Smart pill gives you a buzz if you forget to take your meds


Smart pill gives you a buzz if you forget to take your meds

A sensor the size of a grain of salt uses Bluetooth to send a digital message to an app on your phone


A “smart pill” with a digestible sensor can now record if people take their medicine on time by transmitting a signal from the stomach to a patch on the patient’s arm.
A technology firm implanted a dissolvable sensor inside the medicine to see if the pill would help men at high risk of HIV infection to remember to take a preventive drug daily.
The trial was conducted by Sarah Browne‚ a professor of clinical medicine at the University of California San Diego in the US. The results were announced at the International Aids Society conference last week in Amsterdam in the Netherlands.
The sensor inside the medicine is the size of a grain of salt and is made of silicon‚ copper and magnesium.
When the sensor reaches the stomach and comes into contact with stomach acid‚ it sends an electrical signal to a patch placed on the patient’s arm.

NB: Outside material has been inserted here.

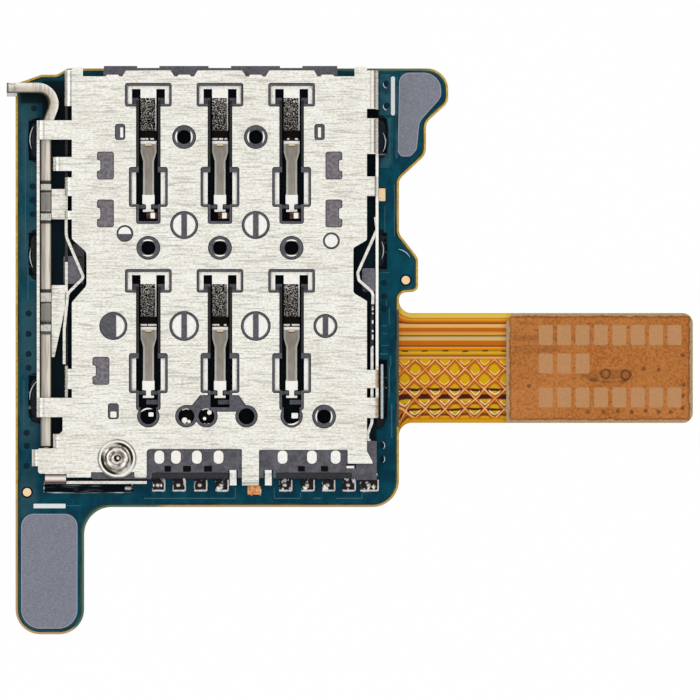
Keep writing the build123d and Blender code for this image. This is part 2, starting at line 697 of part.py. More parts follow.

Using Bluetooth technology‚ the patch sends a digital record to an app on the patient’s phone.
Of the 60 men who used the ARV smart pill‚ 92% had a positive experience with the system.With the patient’s permission‚ this data would be accessible to healthcare providers‚ meaning that doctors and insurance companies can track if the patient is taking his or her medicine.

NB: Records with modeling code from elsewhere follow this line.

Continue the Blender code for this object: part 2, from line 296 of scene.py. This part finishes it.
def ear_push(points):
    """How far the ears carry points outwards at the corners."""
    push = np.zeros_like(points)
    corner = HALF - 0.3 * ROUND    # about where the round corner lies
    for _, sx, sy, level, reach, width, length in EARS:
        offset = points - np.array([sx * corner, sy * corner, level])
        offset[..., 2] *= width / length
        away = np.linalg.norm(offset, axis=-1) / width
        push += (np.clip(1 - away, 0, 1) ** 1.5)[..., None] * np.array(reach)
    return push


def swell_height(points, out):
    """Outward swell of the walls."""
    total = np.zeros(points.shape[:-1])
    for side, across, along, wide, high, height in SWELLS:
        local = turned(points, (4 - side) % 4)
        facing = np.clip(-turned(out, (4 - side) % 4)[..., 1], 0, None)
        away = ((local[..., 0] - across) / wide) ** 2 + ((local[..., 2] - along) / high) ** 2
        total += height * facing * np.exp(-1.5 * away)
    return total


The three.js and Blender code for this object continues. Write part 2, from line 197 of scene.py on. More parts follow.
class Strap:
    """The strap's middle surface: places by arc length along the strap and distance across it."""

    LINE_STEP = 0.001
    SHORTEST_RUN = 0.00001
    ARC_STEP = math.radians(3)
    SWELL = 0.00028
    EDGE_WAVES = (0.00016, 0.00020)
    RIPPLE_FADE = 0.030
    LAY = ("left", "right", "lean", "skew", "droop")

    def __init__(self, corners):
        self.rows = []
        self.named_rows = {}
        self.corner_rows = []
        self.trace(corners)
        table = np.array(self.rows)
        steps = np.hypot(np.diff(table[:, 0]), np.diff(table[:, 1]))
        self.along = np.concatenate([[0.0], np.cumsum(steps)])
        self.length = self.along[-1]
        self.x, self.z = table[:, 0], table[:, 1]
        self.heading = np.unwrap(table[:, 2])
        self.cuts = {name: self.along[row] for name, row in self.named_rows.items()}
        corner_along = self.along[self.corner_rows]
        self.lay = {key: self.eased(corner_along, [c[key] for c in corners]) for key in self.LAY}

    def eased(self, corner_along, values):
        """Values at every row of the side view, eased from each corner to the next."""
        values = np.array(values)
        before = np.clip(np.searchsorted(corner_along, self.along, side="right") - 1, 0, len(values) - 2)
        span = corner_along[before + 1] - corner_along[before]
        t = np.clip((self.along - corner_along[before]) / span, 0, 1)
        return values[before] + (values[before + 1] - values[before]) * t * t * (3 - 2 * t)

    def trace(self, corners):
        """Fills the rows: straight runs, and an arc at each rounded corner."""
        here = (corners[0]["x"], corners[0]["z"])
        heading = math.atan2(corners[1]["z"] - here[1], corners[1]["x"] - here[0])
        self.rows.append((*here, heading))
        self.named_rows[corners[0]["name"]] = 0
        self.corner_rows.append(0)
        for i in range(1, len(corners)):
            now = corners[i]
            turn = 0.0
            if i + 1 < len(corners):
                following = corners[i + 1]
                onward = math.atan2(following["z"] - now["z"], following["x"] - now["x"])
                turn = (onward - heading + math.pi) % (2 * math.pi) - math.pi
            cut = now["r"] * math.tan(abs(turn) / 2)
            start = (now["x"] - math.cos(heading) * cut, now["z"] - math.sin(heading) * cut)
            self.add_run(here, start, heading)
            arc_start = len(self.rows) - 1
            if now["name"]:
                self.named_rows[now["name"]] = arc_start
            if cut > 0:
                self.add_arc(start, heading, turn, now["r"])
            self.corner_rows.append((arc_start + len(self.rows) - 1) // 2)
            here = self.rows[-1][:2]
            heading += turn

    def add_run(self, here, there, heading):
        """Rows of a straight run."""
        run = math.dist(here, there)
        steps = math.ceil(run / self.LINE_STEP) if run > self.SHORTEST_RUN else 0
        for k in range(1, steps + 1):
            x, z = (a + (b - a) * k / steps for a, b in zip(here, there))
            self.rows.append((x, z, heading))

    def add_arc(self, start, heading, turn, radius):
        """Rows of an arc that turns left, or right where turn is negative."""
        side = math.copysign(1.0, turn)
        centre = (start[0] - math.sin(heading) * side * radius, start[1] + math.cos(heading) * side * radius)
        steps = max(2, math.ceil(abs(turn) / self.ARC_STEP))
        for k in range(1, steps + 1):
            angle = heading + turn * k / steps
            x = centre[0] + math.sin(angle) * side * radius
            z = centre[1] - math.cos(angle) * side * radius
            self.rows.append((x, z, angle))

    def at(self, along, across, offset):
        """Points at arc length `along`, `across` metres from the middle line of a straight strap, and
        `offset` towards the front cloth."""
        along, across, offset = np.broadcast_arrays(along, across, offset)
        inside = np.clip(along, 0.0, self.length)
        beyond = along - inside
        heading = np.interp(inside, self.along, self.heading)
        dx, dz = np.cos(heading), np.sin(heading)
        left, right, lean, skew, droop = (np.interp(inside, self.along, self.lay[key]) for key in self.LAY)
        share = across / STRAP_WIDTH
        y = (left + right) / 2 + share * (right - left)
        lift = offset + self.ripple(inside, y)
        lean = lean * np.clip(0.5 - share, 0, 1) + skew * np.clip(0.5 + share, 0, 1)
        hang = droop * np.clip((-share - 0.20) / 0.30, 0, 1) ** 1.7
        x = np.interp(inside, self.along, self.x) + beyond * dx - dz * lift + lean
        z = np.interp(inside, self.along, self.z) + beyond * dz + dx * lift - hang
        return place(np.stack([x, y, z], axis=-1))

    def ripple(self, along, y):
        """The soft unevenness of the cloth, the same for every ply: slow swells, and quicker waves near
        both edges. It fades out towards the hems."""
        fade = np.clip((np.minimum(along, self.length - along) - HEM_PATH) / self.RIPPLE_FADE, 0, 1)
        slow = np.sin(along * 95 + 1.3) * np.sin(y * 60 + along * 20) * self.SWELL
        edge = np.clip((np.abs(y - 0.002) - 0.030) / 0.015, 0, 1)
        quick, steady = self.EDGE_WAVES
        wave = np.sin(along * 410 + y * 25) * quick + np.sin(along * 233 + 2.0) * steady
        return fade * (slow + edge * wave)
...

Theoretically‚ the ingestible pill could tell medical aids if a patient was not taking medicine regularly‚ which could explain why they later developed complications.

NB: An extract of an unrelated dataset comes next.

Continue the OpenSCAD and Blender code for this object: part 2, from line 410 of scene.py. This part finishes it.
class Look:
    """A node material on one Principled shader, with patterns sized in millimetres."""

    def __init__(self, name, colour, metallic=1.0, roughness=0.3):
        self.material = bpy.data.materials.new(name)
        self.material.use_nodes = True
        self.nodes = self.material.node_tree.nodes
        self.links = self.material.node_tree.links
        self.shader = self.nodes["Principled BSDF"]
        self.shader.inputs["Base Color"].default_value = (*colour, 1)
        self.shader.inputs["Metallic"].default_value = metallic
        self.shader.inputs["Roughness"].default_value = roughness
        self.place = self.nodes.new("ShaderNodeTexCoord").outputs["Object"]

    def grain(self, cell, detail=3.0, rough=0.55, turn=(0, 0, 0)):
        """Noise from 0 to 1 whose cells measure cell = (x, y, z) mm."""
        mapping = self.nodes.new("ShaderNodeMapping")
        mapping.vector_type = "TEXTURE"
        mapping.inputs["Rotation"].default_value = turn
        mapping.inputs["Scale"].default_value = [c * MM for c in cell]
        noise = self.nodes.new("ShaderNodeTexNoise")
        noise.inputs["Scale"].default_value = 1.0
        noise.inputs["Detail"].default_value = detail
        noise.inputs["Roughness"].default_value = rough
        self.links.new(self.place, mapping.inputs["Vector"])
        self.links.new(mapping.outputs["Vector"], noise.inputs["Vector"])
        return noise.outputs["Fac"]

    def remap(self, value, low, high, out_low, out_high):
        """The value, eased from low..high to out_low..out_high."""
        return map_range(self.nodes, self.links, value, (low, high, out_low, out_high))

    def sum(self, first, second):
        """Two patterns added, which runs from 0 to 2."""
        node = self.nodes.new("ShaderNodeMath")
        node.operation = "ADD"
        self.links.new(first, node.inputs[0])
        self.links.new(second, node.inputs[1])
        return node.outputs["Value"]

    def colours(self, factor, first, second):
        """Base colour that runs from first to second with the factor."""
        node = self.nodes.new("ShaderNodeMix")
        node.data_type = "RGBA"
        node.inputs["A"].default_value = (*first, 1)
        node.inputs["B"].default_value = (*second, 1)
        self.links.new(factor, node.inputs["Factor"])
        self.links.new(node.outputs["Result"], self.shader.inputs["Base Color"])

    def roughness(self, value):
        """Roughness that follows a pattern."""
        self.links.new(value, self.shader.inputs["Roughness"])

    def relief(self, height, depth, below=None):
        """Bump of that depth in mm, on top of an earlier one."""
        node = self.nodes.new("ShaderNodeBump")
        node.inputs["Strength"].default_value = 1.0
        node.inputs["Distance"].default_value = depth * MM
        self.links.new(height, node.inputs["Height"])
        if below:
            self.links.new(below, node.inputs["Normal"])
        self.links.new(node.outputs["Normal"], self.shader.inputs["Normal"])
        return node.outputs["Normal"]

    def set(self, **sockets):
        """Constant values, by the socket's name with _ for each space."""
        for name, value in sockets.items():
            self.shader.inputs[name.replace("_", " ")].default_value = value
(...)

Professor Linda-Gail Bekker from UCT expressed concerns about the new technology affecting patients’ right to privacy. “Digital medication raises questions about privacy‚” she warned.
To this, Browne said the patient would own his or her personal data. She said smart pills were “a patient empowerment tool”.
The sensor was designed by Proteus Digital Health. The US company claims on its website that studies from the World Health Organisation show that up to 50% of patients with chronic diseases don’t take medicine as often as they should.
The company expects to see significant benefits in the treatment of high blood pressure and diabetes‚ as these patients can face life-threatening and costly complications such as strokes if they forget to take their medicine.
The company claims studies have already shown that diabetics and patients with high blood pressure take their medicine more regularly when using the smart pills.
Proteus Digital Health envisages medical aids using the data from ingestible sensors to better manage patients – and ultimately to minimise uncontrolled health conditions‚ excess hospitalisation and emergency room visits‚ which result in additional costs to the US healthcare system of approximately $290-billion every year.